Exercise brief
Please output exactly the lines of the material from the first through the line containing "return join(x, front_y(x, z)", and nothing more.

═══ Collected material

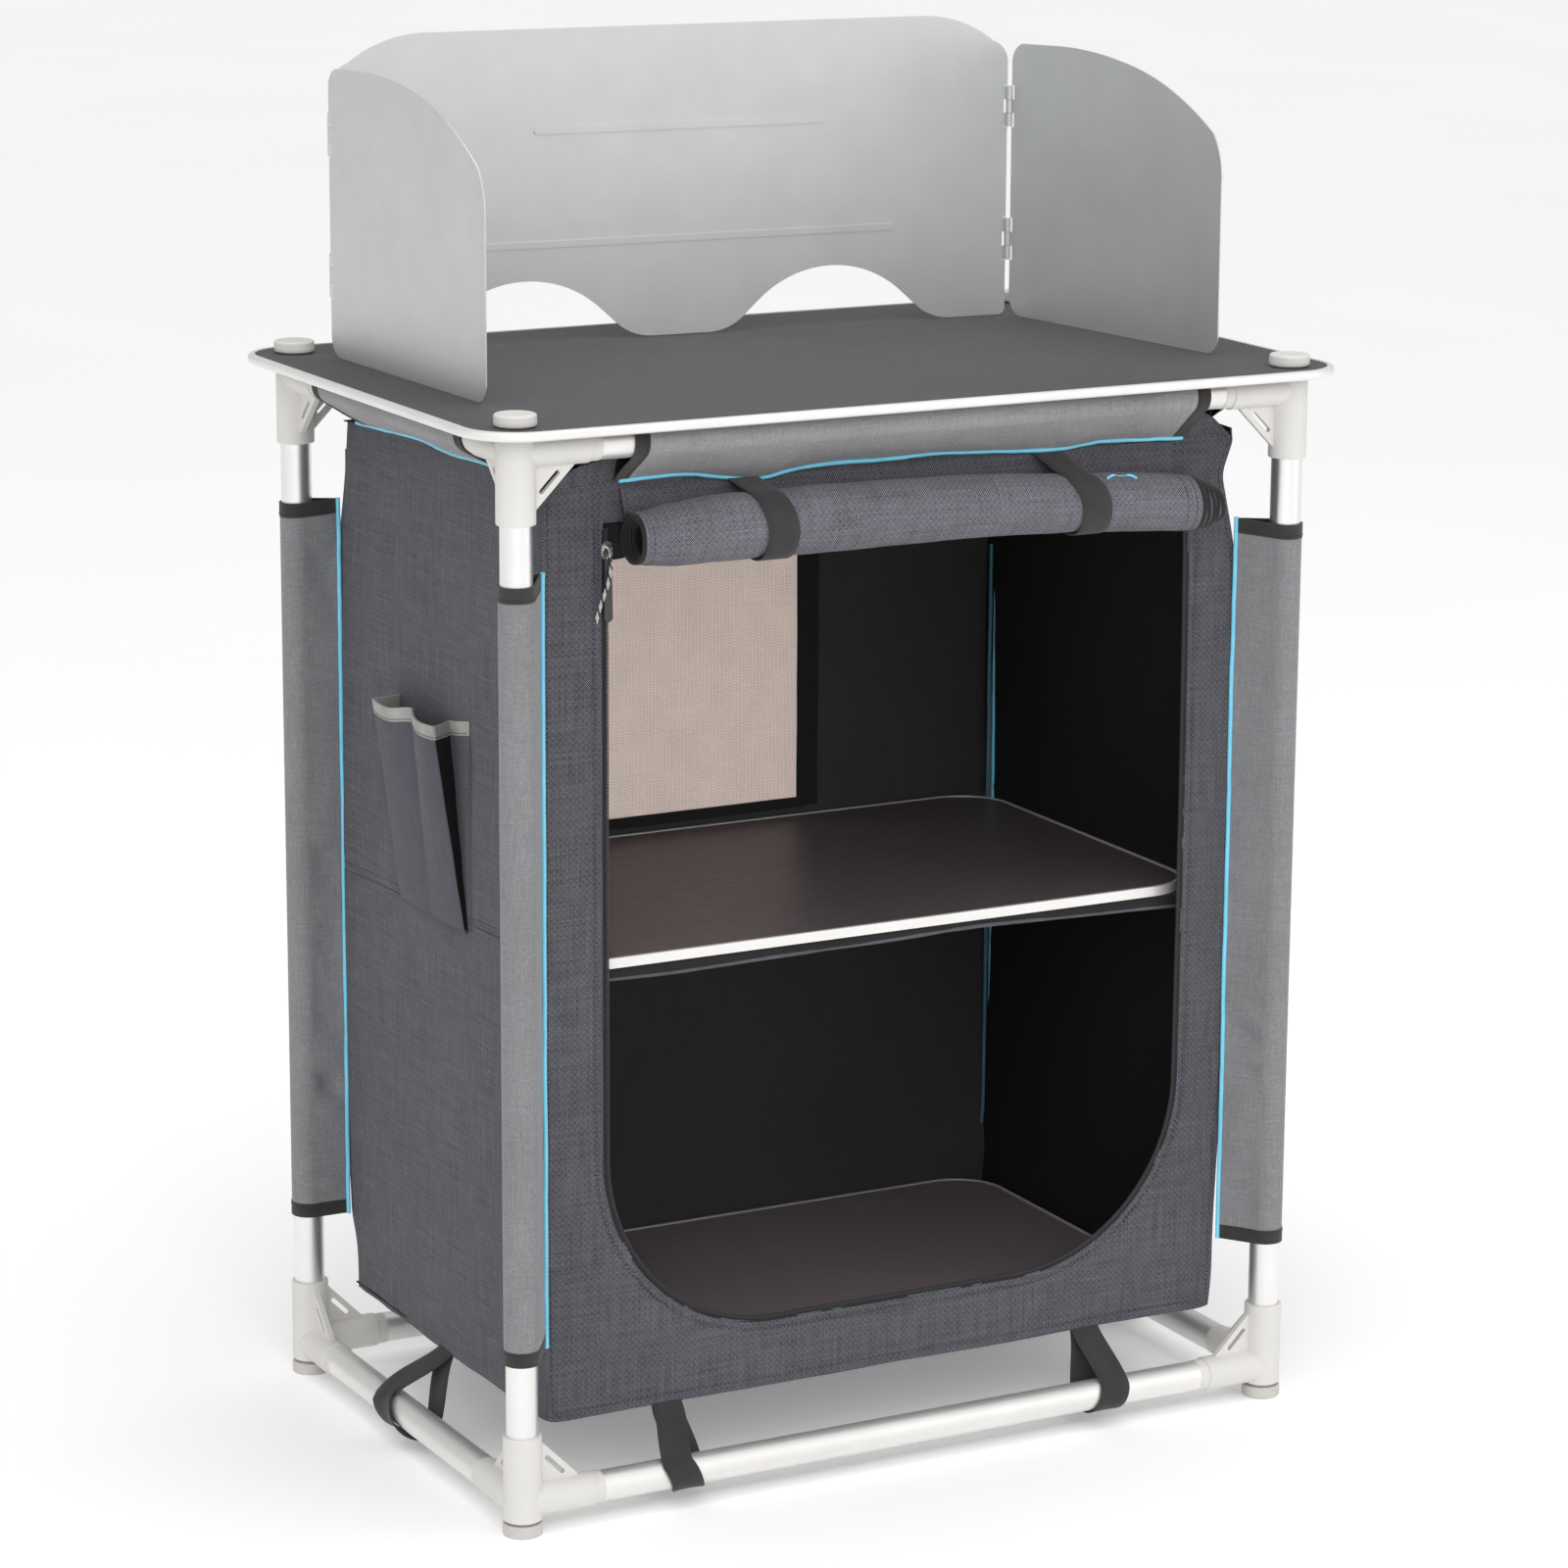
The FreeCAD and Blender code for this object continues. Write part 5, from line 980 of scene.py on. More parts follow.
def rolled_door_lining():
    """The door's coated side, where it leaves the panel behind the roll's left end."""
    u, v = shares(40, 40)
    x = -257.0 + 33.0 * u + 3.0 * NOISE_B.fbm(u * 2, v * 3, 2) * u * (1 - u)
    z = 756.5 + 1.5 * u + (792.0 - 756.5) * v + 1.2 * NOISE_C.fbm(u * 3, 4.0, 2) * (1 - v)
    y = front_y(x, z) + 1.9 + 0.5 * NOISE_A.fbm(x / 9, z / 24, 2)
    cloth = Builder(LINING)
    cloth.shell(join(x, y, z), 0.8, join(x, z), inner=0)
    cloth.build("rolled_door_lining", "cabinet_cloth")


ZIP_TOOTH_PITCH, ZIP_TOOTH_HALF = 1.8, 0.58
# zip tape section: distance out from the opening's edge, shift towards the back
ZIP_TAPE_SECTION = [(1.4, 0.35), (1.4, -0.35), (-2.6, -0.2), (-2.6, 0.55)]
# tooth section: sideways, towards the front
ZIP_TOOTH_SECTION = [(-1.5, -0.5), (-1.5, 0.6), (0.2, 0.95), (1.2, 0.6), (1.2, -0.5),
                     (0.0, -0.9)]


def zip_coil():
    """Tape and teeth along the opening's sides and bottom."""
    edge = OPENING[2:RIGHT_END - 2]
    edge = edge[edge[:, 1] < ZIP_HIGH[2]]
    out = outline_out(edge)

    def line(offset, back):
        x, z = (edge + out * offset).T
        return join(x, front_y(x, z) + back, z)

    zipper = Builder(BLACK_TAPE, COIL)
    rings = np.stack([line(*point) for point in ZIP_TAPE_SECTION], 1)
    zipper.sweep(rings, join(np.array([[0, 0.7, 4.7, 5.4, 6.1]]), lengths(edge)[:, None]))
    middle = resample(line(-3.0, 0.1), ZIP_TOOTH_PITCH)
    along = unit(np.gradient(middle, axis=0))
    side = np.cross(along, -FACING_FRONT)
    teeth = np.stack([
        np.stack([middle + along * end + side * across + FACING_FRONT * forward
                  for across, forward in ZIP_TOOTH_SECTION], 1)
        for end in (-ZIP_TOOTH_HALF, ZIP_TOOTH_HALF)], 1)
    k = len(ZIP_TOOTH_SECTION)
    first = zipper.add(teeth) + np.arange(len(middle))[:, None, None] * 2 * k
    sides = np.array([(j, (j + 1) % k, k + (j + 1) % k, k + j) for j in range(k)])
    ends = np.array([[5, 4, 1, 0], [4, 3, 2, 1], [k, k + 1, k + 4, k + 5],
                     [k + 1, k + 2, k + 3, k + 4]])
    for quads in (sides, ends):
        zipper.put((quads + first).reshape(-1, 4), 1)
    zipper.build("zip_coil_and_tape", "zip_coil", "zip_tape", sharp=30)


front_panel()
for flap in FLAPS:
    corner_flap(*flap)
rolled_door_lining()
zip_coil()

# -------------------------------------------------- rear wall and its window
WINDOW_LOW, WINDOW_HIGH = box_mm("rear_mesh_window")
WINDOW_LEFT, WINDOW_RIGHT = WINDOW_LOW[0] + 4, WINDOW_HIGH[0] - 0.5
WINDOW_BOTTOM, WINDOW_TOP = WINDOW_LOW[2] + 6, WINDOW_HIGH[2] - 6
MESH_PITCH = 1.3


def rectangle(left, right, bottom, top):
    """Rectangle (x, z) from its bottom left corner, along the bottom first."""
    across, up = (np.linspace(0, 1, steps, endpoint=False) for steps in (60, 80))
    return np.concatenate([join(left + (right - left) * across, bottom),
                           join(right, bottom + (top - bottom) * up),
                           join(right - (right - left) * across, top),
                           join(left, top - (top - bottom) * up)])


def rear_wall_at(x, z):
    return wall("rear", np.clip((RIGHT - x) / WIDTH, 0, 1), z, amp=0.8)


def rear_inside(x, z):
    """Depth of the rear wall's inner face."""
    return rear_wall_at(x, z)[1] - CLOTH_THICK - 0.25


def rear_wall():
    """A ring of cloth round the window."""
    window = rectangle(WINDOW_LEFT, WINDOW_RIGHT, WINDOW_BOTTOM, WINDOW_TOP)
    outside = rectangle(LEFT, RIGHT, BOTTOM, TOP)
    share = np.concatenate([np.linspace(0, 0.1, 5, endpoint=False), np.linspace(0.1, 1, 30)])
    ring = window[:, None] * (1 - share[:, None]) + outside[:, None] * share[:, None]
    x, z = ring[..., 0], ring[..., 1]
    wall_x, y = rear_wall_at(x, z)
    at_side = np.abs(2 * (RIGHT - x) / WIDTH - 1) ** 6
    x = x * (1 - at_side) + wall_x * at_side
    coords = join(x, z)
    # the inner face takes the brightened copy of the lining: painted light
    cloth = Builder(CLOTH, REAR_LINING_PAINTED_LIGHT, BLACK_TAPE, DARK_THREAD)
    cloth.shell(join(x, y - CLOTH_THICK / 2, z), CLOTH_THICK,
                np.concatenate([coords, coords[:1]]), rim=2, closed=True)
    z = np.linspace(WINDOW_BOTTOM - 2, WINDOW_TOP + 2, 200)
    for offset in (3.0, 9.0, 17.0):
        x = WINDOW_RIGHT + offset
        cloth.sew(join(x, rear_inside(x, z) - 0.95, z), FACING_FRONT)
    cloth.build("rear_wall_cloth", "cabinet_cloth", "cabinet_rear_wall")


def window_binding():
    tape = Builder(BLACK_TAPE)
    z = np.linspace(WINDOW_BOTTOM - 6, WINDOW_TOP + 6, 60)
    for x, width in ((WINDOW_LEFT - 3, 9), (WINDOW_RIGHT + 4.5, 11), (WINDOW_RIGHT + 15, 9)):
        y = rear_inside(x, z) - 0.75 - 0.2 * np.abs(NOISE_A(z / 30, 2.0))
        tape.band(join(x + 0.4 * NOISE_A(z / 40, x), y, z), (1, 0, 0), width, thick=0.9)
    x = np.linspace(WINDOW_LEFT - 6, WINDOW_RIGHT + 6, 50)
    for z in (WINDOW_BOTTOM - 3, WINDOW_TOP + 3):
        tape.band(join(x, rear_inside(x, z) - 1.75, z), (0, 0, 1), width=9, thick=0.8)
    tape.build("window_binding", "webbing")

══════

Output for this task
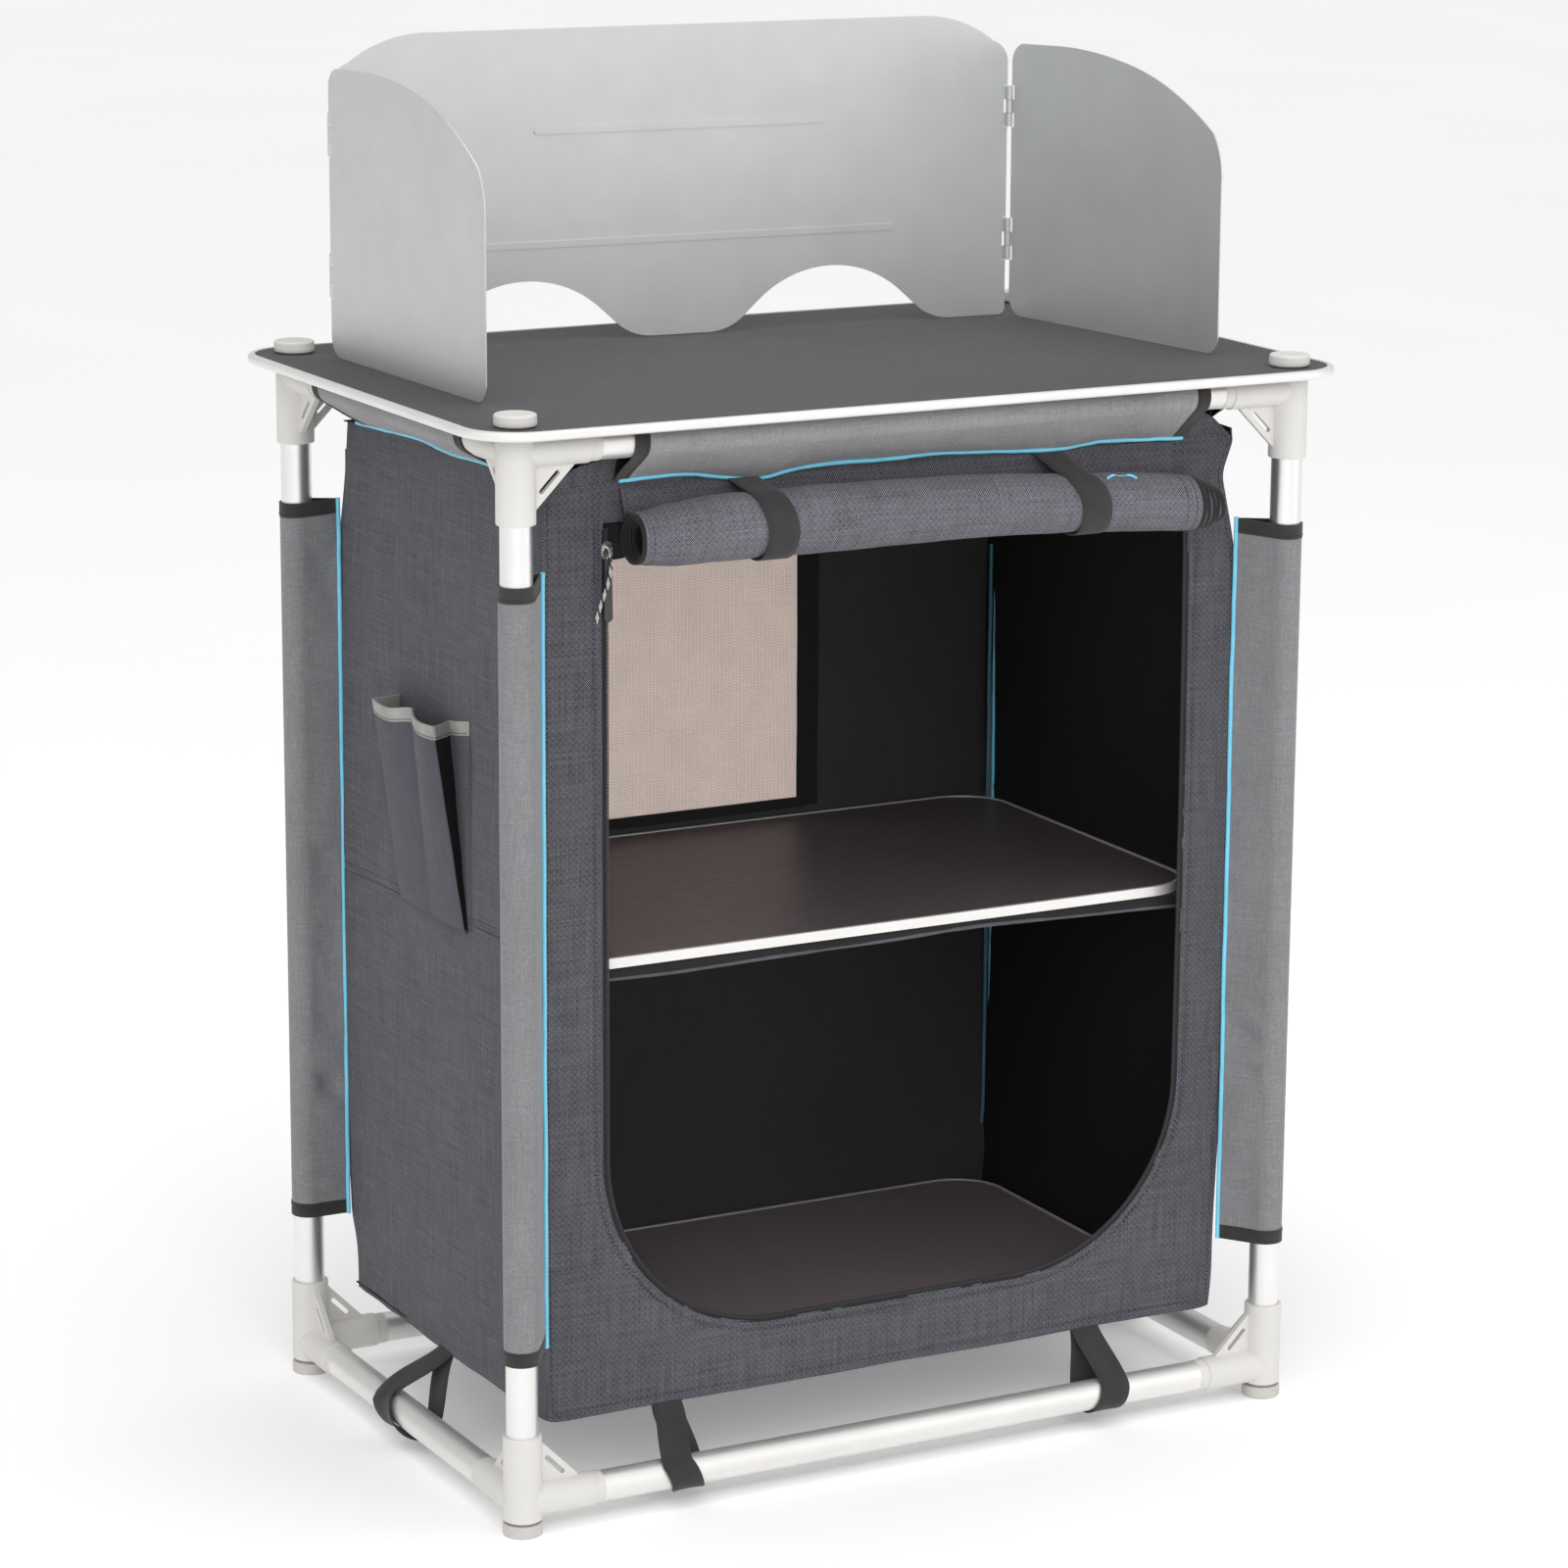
The FreeCAD and Blender code for this object continues. Write part 5, from line 980 of scene.py on. More parts follow.
def rolled_door_lining():
    """The door's coated side, where it leaves the panel behind the roll's left end."""
    u, v = shares(40, 40)
    x = -257.0 + 33.0 * u + 3.0 * NOISE_B.fbm(u * 2, v * 3, 2) * u * (1 - u)
    z = 756.5 + 1.5 * u + (792.0 - 756.5) * v + 1.2 * NOISE_C.fbm(u * 3, 4.0, 2) * (1 - v)
    y = front_y(x, z) + 1.9 + 0.5 * NOISE_A.fbm(x / 9, z / 24, 2)
    cloth = Builder(LINING)
    cloth.shell(join(x, y, z), 0.8, join(x, z), inner=0)
    cloth.build("rolled_door_lining", "cabinet_cloth")


ZIP_TOOTH_PITCH, ZIP_TOOTH_HALF = 1.8, 0.58
# zip tape section: distance out from the opening's edge, shift towards the back
ZIP_TAPE_SECTION = [(1.4, 0.35), (1.4, -0.35), (-2.6, -0.2), (-2.6, 0.55)]
# tooth section: sideways, towards the front
ZIP_TOOTH_SECTION = [(-1.5, -0.5), (-1.5, 0.6), (0.2, 0.95), (1.2, 0.6), (1.2, -0.5),
                     (0.0, -0.9)]


def zip_coil():
    """Tape and teeth along the opening's sides and bottom."""
    edge = OPENING[2:RIGHT_END - 2]
    edge = edge[edge[:, 1] < ZIP_HIGH[2]]
    out = outline_out(edge)

    def line(offset, back):
        x, z = (edge + out * offset).T
        return join(x, front_y(x, z) + back, z)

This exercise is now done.